Vera Farmiga and Millie Bobby Brown in Godzilla: King of the Monsters

Reprising their roles in the 2014 film, is John Sayles muse David Strathairn (Good Night, and Good Luck, Limbo, Matewan) here shamefully underused as Admiral William Stenz; and Ken Watanabe and Sally Hawkins (who will be identified forever for her affinity with water-based monsters after her starring role in the Oscar winning The Shape of Water). It is ironic then that Hawkins is given a non-role here with nothing to do. Despite his big moment and self-sacrificial gesture towards the end, in a key scene adapted from the 1954 original, Watanabe joins the rest of the cast in being reduced to a number of reaction shots.

Gareth Edwards was due to return to direct the sequel, but dropped out, and his absence is felt. He had a way of shooting the characters from the human point of view that put us there and there emotional involvement in the story felt real. In Godzilla: King of the Monsters, the emphasis is on the Monsters and Monarch, a crypto-zoological organisation whose mission is to track down and study Titans (its term for all these monsters). What is curious is that despite their multi-billion dollar facilities around the world that are holding various monsters with the capacity to destroy the world (picture a chain of Guantánamo Bays for Titans), Monarch seems to be run independently of the world’s governments. That is probably a good thing, as when any group of men with guns appear, their inevitably heavy-handed tactics aggravate the situation. We have an example of this shoot-first policy when Dr Emma Russell successfully experiments with an invention she developed (at first with Mark), the Orca, to control a monster using bioacoustics on a sonar level.

Nonetheless, with such an enormous budget, Monarch depends on some military, or NGO support and international backers. There is little evidence, however, of the USA, or the German and French battling the Russians and Chinese on the big environmental decisions that form the basis of Emma Russell’s rebellion.

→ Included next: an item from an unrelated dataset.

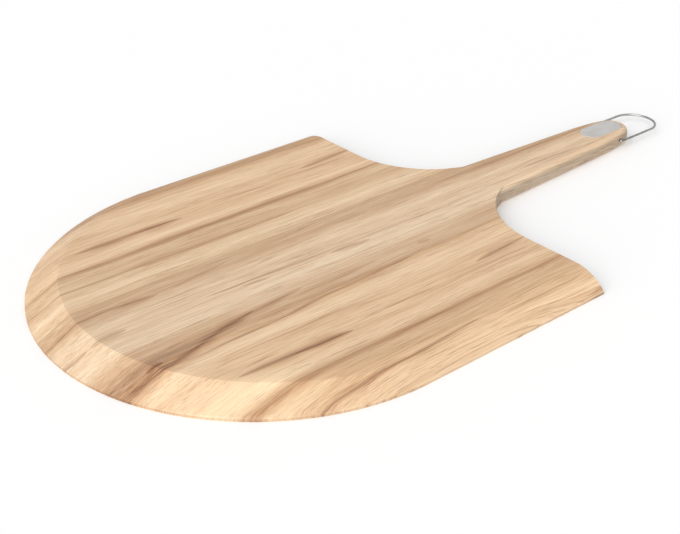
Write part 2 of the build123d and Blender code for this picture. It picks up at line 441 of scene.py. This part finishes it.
def steelMaterial(name, look):
    material, tree, shader, millimetres = startMaterial(name)
    lines = cloud(tree, millimetres, *look["mainNoise"])
    haze = cloud(tree, millimetres, *look["hazeNoise"])
    lineShare, hazeShare = look["mix"]
    mix = calc(tree, "ADD", calc(tree, "MULTIPLY", lines, lineShare),
               calc(tree, "MULTIPLY", haze, hazeShare))
    tree.links.new(ramp(tree, mix, look["shades"]), shader.inputs["Base Color"])
    shader.inputs["Metallic"].default_value = 1.0
    sheen = calc(tree, "MULTIPLY_ADD", haze, *look["roughness"])
    tree.links.new(sheen, shader.inputs["Roughness"])
    addBump(tree, shader, lines, look["bumpDepth"], look["bumpStrength"])
    return material


dress("badge_plate", steelMaterial("Brushed_steel_plate", plateLook))
print("plate dressed")
dress("hanging_loop", steelMaterial("Drawn_steel_wire", wireLook))
print("loop dressed")


studio = {
    "floorColour": colour(250, 250, 250),
    "floorSize": 80.0,
    "floorRoughness": 0.9,
    "floorSpecular": 0.1,
    "skyStrength": 0.62,
    "keyStrength": 2.9,
    "keySpread": 70,             # degrees, how soft the key light is
    "keyFrom": (-0.79, -0.42, 0.46),
    "cameraPlace": (-0.4146, -0.5645, 0.4102),
    "cameraTarget": (0.0454, -0.01629, 0.0),
    "cameraClip": 0.01,
    "sensor": 36,
    "lens": 66.23,
    "shiftX": 0.0066,
}


def aim(item, direction):
    item.rotation_euler = Vector(direction).to_track_quat("-Z", "Y").to_euler()


def makeFloor():
    bpy.ops.mesh.primitive_plane_add(size=studio["floorSize"])
    floor = bpy.context.object
    floor.name = "floor"
    material = bpy.data.materials.new("Pale_floor")
    material.use_nodes = True
    shader = next(n for n in material.node_tree.nodes if n.type == "BSDF_PRINCIPLED")
    shader.inputs["Base Color"].default_value = studio["floorColour"]
    shader.inputs["Roughness"].default_value = studio["floorRoughness"]
    shader.inputs["Specular IOR Level"].default_value = studio["floorSpecular"]
    floor.data.materials.append(material)


def makeLights():
    world = bpy.data.worlds.new("Soft_room")
    world.use_nodes = True
    tree = world.node_tree
    sky = tree.nodes["Background"]
    sky.inputs["Color"].default_value = (1, 1, 1, 1)
    # the backdrop shows white, but lights the room less than that
    seen = tree.nodes.new("ShaderNodeLightPath").outputs["Is Camera Ray"]
    backdrop = calc(tree, "MULTIPLY_ADD", seen, 1 - studio["skyStrength"], studio["skyStrength"])
    tree.links.new(backdrop, sky.inputs["Strength"])
    bpy.context.scene.world = world
    key = bpy.data.lights.new("Key", "SUN")
    key.energy = studio["keyStrength"]
    key.angle = math.radians(studio["keySpread"])
    keyObject = bpy.data.objects.new("Key", key)
    bpy.context.scene.collection.objects.link(keyObject)
    aim(keyObject, -Vector(studio["keyFrom"]))


def makeCamera():
    camera = bpy.data.cameras.new("Camera")
    camera.lens = studio["lens"]
    camera.sensor_width = studio["sensor"]
    camera.shift_x = studio["shiftX"]
    camera.clip_start = studio["cameraClip"]
    view = bpy.data.objects.new("Camera", camera)
    bpy.context.scene.collection.objects.link(view)
    view.location = studio["cameraPlace"]
    aim(view, Vector(studio["cameraTarget"]) - Vector(studio["cameraPlace"]))
    bpy.context.scene.camera = view


makeFloor()
makeLights()
makeCamera()
bpy.context.scene.view_settings.view_transform = "Standard"
print("floor, light and camera ready")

King Ghidorah in Godzilla: King of the Monsters - Credit IMDB

King Ghidorah in Godzilla: King of the Monsters

Emma is facing the same conclusion as super villain Thanos in Avengers: Infinity War, and her solution is just as blunt, politically incorrect and counter-productive. This might not be the reason for her divorce from Mark, but her ‘for the greater good’ thinking is cause for concern. Tied in with this population reduction strategy is some discussion about scientific proof of the monsters regenerating the earth, but it is not easy to make sense of it.

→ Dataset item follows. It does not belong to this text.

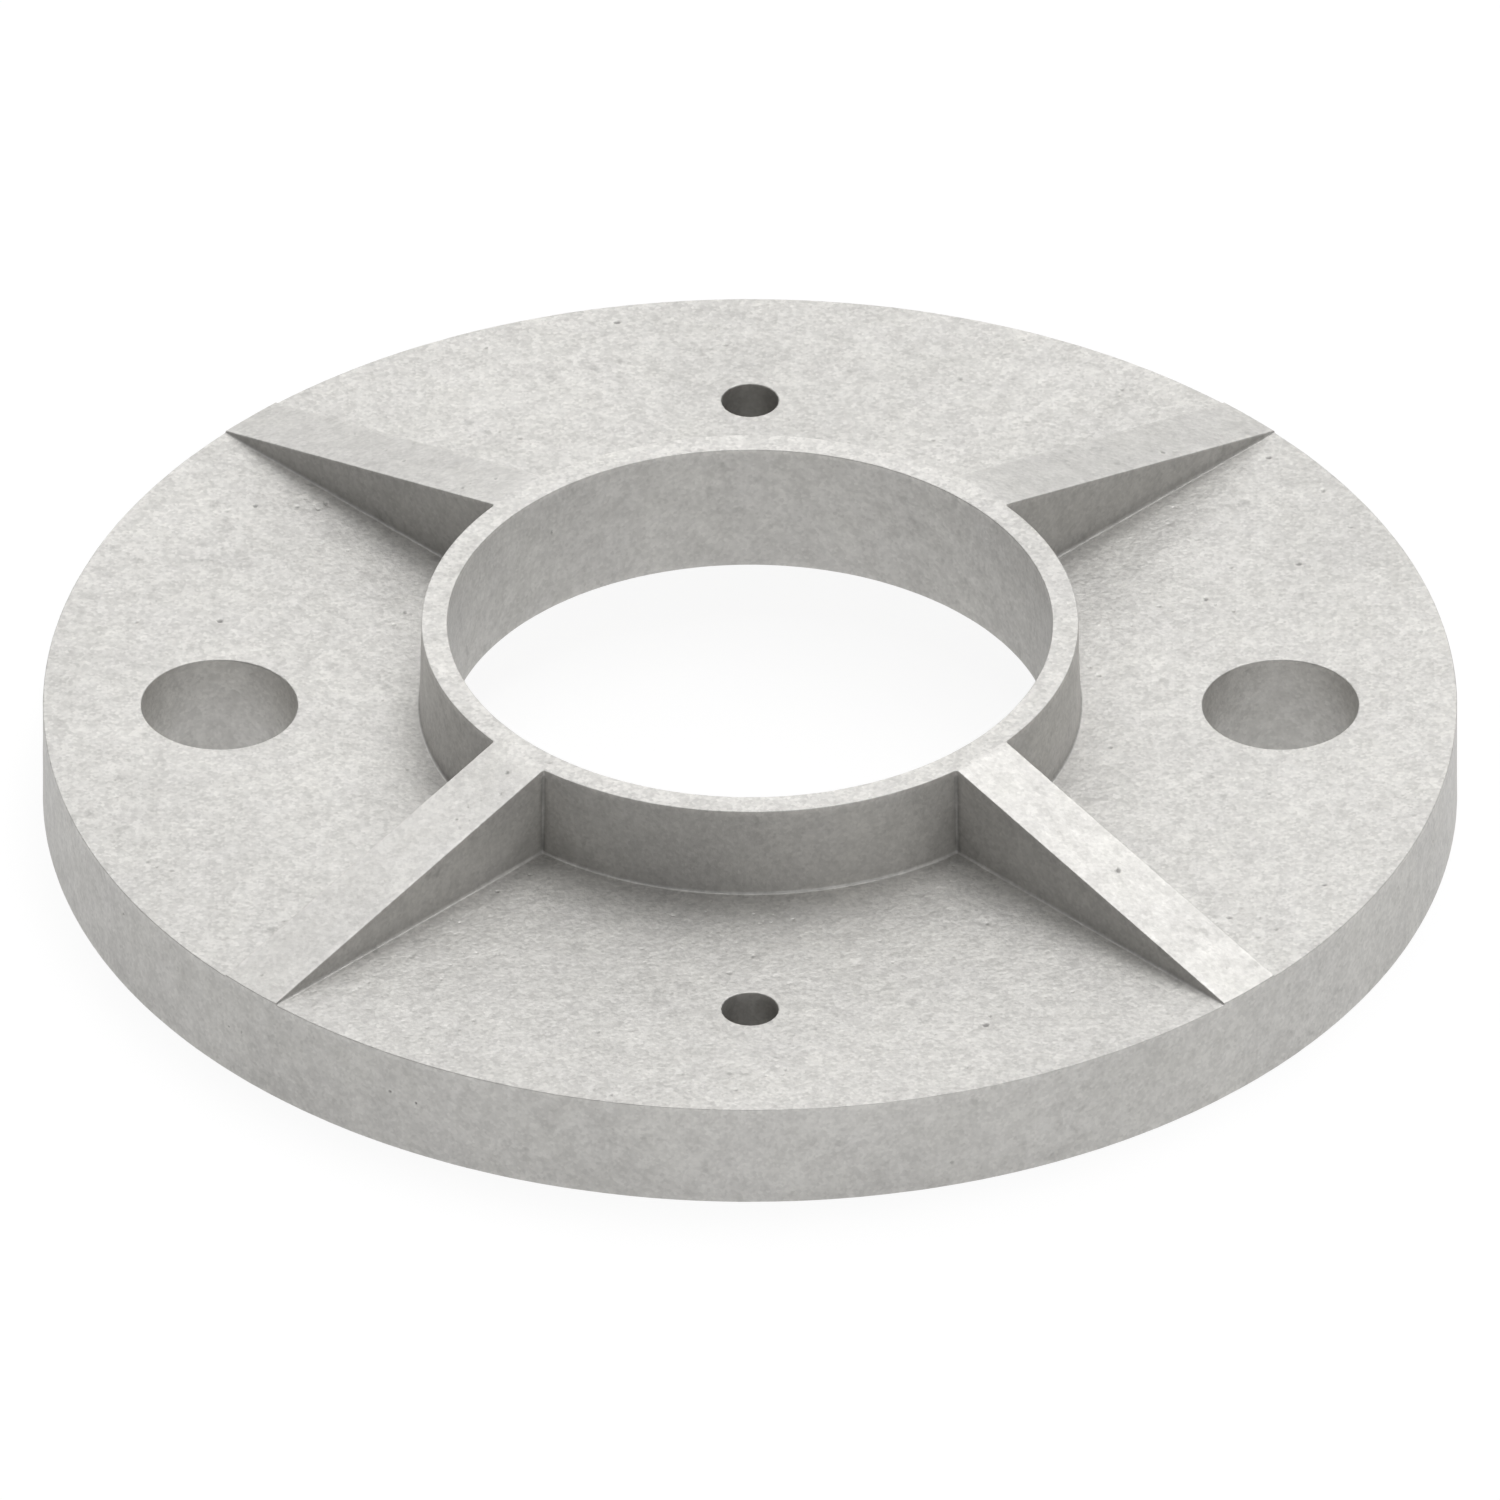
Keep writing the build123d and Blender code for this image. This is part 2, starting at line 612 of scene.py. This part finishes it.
def rim_skin(skin, walls, edge_line, toe):
    """The rim: an upper edge that follows the ribs' toes, a plain wall and a lower edge."""
    toe = np.column_stack([toe, crest(toe[:, 0])])
    mirrored_toe = toe[1:, [1, 0, 2]][::-1]
    plate_line = at_height(edge_line, rim_height)
    brow = np.vstack([toe, walls[::-1, 0], plate_line, walls[:, -1], mirrored_toe])
    brow_count = len(brow)
    brow = np.vstack([turned(brow, angle) for angle in rib_angles])
    rows = []
    for angle in np.linspace(0, pi / 2, edge_steps + 1):
        scale = (edge_circle_radius + edge_radius * sin(angle)) / edge_circle_radius
        row = brow * (scale, scale, 1)
        row[:, 2] -= edge_radius * (1 - cos(angle))
        rows.append(row)
    skin.strip(rows)

    count = steps_round(plate_radius, rim_edge_spacing)
    first = round(rib_angles[0] / (2 * pi) * count)
    upper_angle = np.unwrap(np.arctan2(brow[:, 1], brow[:, 0]))
    upper_angle = np.append(upper_angle, upper_angle[0] + 2 * pi)
    upper_height = np.append(brow[:, 2], brow[0, 2]) - edge_radius
    seam_heights = np.linspace(edge_radius, upper_height[0], rim_seam_steps + 1)[1:-1]
    for turn in range(rib_count):
        upper = slice(turn * brow_count, (turn + 1) * brow_count + 1)
        top = np.column_stack([upper_angle[upper] * plate_radius, upper_height[upper]])
        bottom = at_height(patch_arc(plate_radius, count, rib_count, turn, first), edge_radius)
        outline = patch_outline(bottom, top, seam_heights)
        skin.fill([outline], on_cylinder(plate_radius), rim_wall_spacing, gap=wall_pit_gap)
    skin.strip(round_edge(edge_circle_radius, 0.0, edge_radius, edge_radius, count))


def underside_skin(skin, holes):
    """The ring that stands on the foundation, the recess and the web's underside."""
    count = steps_round(recess_radius, underside_spacing)
    mouth_radius = recess_radius + edge_radius
    outer = circle(edge_circle_radius, steps_round(plate_radius, rim_edge_spacing))
    base_loops = [outer, circle(mouth_radius, count)] + holes
    skin.fill(base_loops, on_disc(0.0), underside_spacing)
    rows = round_edge(mouth_radius, 0.0, -edge_radius, edge_radius, count)
    cove_height = roof_height - corner_radius
    for height in np.linspace(edge_radius, cove_height, recess_wall_steps + 1)[1:]:
        rows.append(circle(recess_radius - height * draft, count, height))
    cove_centre = recess_radius - cove_height * draft - corner_radius
    for angle in np.linspace(0, pi / 2, foot_steps + 1)[1:]:
        radius = cove_centre + corner_radius * cos(angle)
        rows.append(circle(radius, count, cove_height + corner_radius * sin(angle)))
    skin.strip(rows)
    skin.fill([circle(cove_centre, count), bore_mouth()], on_disc(roof_height), underside_spacing)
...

The second half of the film focuses on the endless battles between Godzilla and an array of traditional Japanese monsters, benevolent Mothra, rogue Rodan and its ultimate nemesis, Ghidorah a vindictive, fire-spewing, burgundy-coloured, three-headed dragon with golden scales and two tails. Children and fans of all ages will love this no doubt, but as it goes on and on, mature audiences, mindful of the cost to society of all this Transformers-type destruction, might grow wary. We see the world (curiously reduced to the Eastern seaboard of the USA) being destroyed by those fights. The finale reduces Boston Massachusetts, with its 100 universities, renowned art museums, historic buildings and libraries and its atmospheric fishing and manufacturing towns – not to mention its population – to ruins. Somehow we get the odd news broadcast coming from somewhere.

The mythical origins of these monsters is present and expounded upon in the film by Dr Ilene Chen and her twin sister (both played Ziyi Zhang, Memoirs of a Geisha) who are third-generation Monarch workers and mythologists. As these monsters are ancient something is to be learnt apparently from deciphering their mythological back stories. Nothing much comes of these efforts or of Ishirō Honda’s interest in learning from Gohira how to make human beings resistant to radioactivity.